Дважды из кабинета мне удалось позвонить в Москву, поговорить пару минут с дочкой. (Я так пиратствовала, потому что звонки в Москву были очень дорогие).
По окончании месяца моей работы мне очень хорошо заплатили и премировали часами фабричного производства.
Была середина августа 1991 года. Трёхмесячная виза скоро заканчивалась. Мне нужно было решать вопрос о возвращении или невозвращении. Я ломала над этим голову. И вот — 19 августа — путч в Москве.

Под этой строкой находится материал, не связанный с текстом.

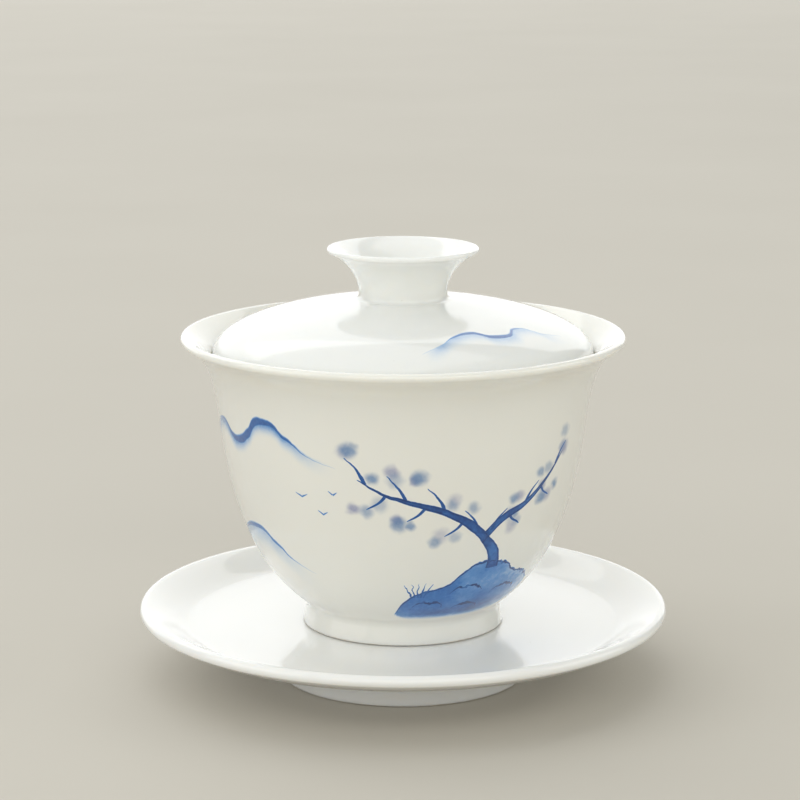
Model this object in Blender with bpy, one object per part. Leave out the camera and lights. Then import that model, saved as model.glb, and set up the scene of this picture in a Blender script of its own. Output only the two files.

И я принимаю решение: иду в Красный Крест, вижу огромную очередь на улице, состоящую, главным образом, из арабов и африканцев, прохожу мимо очереди, захожу внутрь, подхожу к окошечку, беру бланк, заполняю и… подаю заявление на предоставление политического убежища. Всё! Решено и сделано! (И без всякой очереди — добавлю я).
Меня, конечно, страшит невозможность выезда и скорой встречи с дочкой. Я звоню Юле, сообщаю о решении. Она в ужасе. Я успокаиваю её тем, что мне будут платить пособие, я буду работать, и я смогу высылать ей всё, что нужно, а нужно там было всё, не было ни еды, ни одежды, ни денег. Да, именно это было моим оправданием оставления Юли одной, ведь в монастырь она так и не уехала.
Скоро мне выделяют пособие — 40 тысяч песет (где-то 300евро). Я ищу очередную работу. И нахожу её довольно быстро: меня берут посудомойщицей в аргентинский ресторан «Beef Place» — опять же помогла моя национальность и ещё, наверное, приятная внешность (управляющим ресторана был моложавый француз).
Трудненько мне было на этой работе, скажу я вам. Темп нарастания груды грязных тарелок не давал возможности передохнуть, было жарко от двух посудомоечных камер, и нужно было, как на конвейере, выполнять три-четыре фазы операций. Я работала в вечернюю смену — самую загруженную, начинала в полчетвёртого и заканчивала в будни около 12ти ночи, а в пятницу и субботу — в 2—3 утра. Я проклинала своё правительство, вынудившее меня — специалиста с высшим образованием, зарабатывать себе и дочке на жизнь такой физической нагрузкой и в среде полуграмотных испанцев.